洛孤微张着嘴难以理解地看着他“我或许会被那些云游者们说大逆不道,但不代表我不讲道德,如果你之前有什么令人发指的行为最好收起来别让我看到。”。
“如你所愿。”原天大师微笑道,看上去他现在很满意,不过洛孤又想到传令官说的一件事“听说你辱骂那个云游者?”她起初感觉曾日辉能顺着自己的本心勇敢说话,但现在又慢慢觉得那帮愤怒的白痴是自作自受,历来史料中被弄死的云游者数不胜数,尤其是‘暴君’,现在洛孤慢慢明白,所谓史料中云游者写的‘暴君’怕都是内心脆弱顶不住云游者喷的统治者吧。
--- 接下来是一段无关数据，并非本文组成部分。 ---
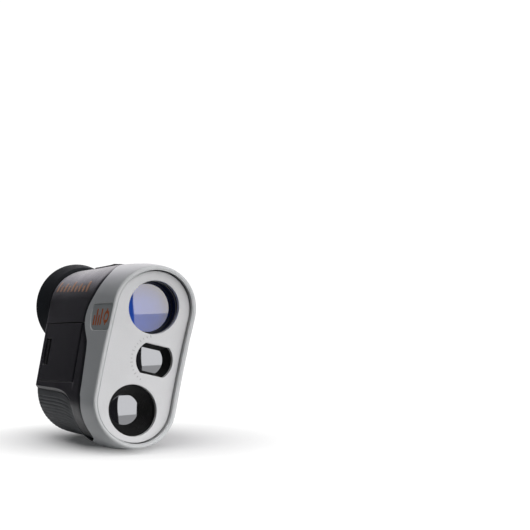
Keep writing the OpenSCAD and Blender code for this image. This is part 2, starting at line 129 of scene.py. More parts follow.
def arc(y0, r0, y1, r1, cy, cr, n=6):
    """Points of a circular arc from (y0, r0) to (y1, r1) about (cy, cr), the short way."""
    a0, a1 = math.atan2(r0 - cr, y0 - cy), math.atan2(r1 - cr, y1 - cy)
    while a1 - a0 > PI:
        a1 -= 2 * PI
    while a0 - a1 > PI:
        a1 += 2 * PI
    R0, R1 = math.hypot(y0 - cy, r0 - cr), math.hypot(y1 - cy, r1 - cr)
    return [(cy + (R0 + (R1 - R0) * i / n) * math.cos(a0 + (a1 - a0) * i / n),
             cr + (R0 + (R1 - R0) * i / n) * math.sin(a0 + (a1 - a0) * i / n)) for i in range(n + 1)]


def thick(outer, inner, mask, wrap=False, shut_end=False):
    """Closed solid from two grids (rows x cols x 3) and a mask of the cells that exist."""
    nr, nc = outer.shape[:2]
    v = np.concatenate([outer.reshape(-1, 3), inner.reshape(-1, 3)])
    off = nr * nc
    nj = nc if wrap else nc - 1
    idx = lambda i, j: i * nc + (j % nc)
    f = []
    for i in range(nr - 1):
        for j in range(nj):
            if not mask[i, j]:
                continue
            a, b, c, d = idx(i, j), idx(i, j + 1), idx(i + 1, j + 1), idx(i + 1, j)
            f.append((a, b, c, d))
            f.append((a + off, d + off, c + off, b + off))
            nb = [(i - 1, j, a, b), (i + 1, j, c, d), (i, j - 1, d, a), (i, j + 1, b, c)]
            for (ii, jj, p, q) in nb:
                if wrap:
                    jj %= nj
                out = ii < 0 or ii >= nr - 1 or jj < 0 or jj >= nj
                if shut_end and ii >= nr - 1:
                    continue
                if out or not mask[ii, jj]:
                    f.append((q, p, p + off, q + off))
    used = sorted(set(k for q in f for k in q))
    remap = {k: n for n, k in enumerate(used)}
    return v[used], [tuple(remap[k] for k in q) for q in f]


def inside(poly, p):
    x, y = p
    c = False
    n = len(poly)
    for i in range(n):
        x0, y0 = poly[i]
        x1, y1 = poly[(i + 1) % n]
        if (y0 > y) != (y1 > y) and x < (x1 - x0) * (y - y0) / (y1 - y0) + x0:
            c = not c
    return c


def offset_loop(loop, d):
    """Moves a closed 2-D loop sideways by d along its own normals."""
    p = np.array(loop, float)
    t = np.roll(p, -1, 0) - np.roll(p, 1, 0)
    t /= np.linalg.norm(t, axis=1)[:, None] + 1e-12
    n = np.stack([t[:, 1], -t[:, 0]], 1)
    area = 0.5 * np.sum(p[:, 0] * np.roll(p[:, 1], -1) - np.roll(p[:, 0], -1) * p[:, 1])
    return p + (n if area > 0 else -n) * d


def resample(loop, step):
    p = np.array(loop, float)
    q = np.vstack([p, p[:1]])
    s = np.concatenate([[0], np.cumsum(np.linalg.norm(np.diff(q, axis=0), axis=1))])
    n = max(8, int(round(s[-1] / step)))
    t = np.linspace(0, s[-1], n, endpoint=False)
    return np.stack([np.interp(t, s, q[:, 0]), np.interp(t, s, q[:, 1])], 1)


def plate(outline, holes, place, depth, fil=0.3, pitch=1.2, flare=None, wall=None):
    """Plate with rounded edges: 2-D outline and holes, place(uv, depth) gives the 3-D point.
    fil rounds the outer edge and flare the holes' edges; depth is the thickness."""
    flare = fil if flare is None else flare
    loops = [(np.array(outline), -1, fil)] + [(np.array(h), 1, flare) for h in holes]
    verts2, edges, rings = [], [], []
    for loop, s, fl in loops:
        inner = offset_loop(loop, s * fl)
        k0 = len(verts2)
        verts2 += [tuple(p) for p in inner]
        n = len(inner)
        edges += [(k0 + i, k0 + (i + 1) % n) for i in range(n)]
        rings.append((k0, n, loop, s, fl))
    o = np.array(outline)
    lo, hi = o.min(0), o.max(0)
    base = [np.array(verts2[k0:k0 + n]) for (k0, n, _, _, _) in rings]
    allb = np.vstack(base)
    outer_poly = [tuple(p) for p in base[0]]
    hole_polys = [[tuple(p) for p in b] for b in base[1:]]
    jy = 0
    y = lo[1] + pitch / 2
    while y < hi[1]:
        x = lo[0] + pitch / 2 + (pitch / 2 if jy % 2 else 0)
        while x < hi[0]:
            p = (x, y)
            if inside(outer_poly, p) and not any(inside(h, p) for h in hole_polys) \
                    and np.min(np.hypot(allb[:, 0] - x, allb[:, 1] - y)) > pitch * 0.55:
                verts2.append(p)
            x += pitch
        y += pitch * 0.866
        jy += 1
    ov, oe, of, _, _, _ = delaunay_2d_cdt([Vector(p) for p in verts2], edges, [], 0, 1e-6)
    pts = np.array([(p.x, p.y) for p in ov])
    faces2 = []
    for t in of:
        c = pts[list(t)].mean(0)
        if inside(outer_poly, c) and not any(inside(h, c) for h in hole_polys):
            faces2.append(tuple(t))
    V = [place(p, 0.0) for p in pts]
    F = list(faces2)
    nb = len(pts)
    V += [place(p, depth) for p in pts]
    F += [tuple(reversed([k + nb for k in t])) for t in faces2]
    key = {(round(p[0], 5), round(p[1], 5)): i for i, p in enumerate(pts)}
    for (k0, n, loop, s, fl) in rings:
        inner = np.array(verts2[k0:k0 + n])
        front = [key.get((round(p[0], 5), round(p[1], 5))) for p in inner]
        if any(k is None for k in front):
            d = np.hypot(pts[:, None, 0] - inner[None, :, 0], pts[:, None, 1] - inner[None, :, 1])
            front = list(np.argmin(d, 0))
        prev = front
        steps = 5
        lines = []
        for q in range(1, steps + 1):
            a = PI / 2 * q / steps
            off = fl * (1 - math.sin(a)) * s
            lines.append((offset_loop(loop, off), fl * (1 - math.cos(a))))
        lines.append((loop, depth - fl * 0.4))
        lines.append((offset_loop(loop, s * fl * 0.4), depth))
        for ln, dep in lines:
            b0 = len(V)
            V += [place(p, dep) for p in ln]
            cur = list(range(b0, b0 + n))
            for i in range(n):
                k = (i + 1) % n
                F.append((prev[i], prev[k], cur[k], cur[i]))
            prev = cur
        back = [k + nb for k in front]
        for i in range(n):
            k = (i + 1) % n
            F.append((prev[i], prev[k], back[k], back[i]))
    return np.array(V), F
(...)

“那家伙嘴巴不干净你应该也有所体会,我只是做了些适当的还击。”极天硕道“况且那家伙留他干什么,亦是个祸害。”他后面的话说道洛孤心坎上了“他们一个劲地吹嘘正统,想要保持天子在上诸国朝贡的现状,但要知道历史就是车轮会滚滚向前,所谓的永恒之物只有一个,那便是尘土。”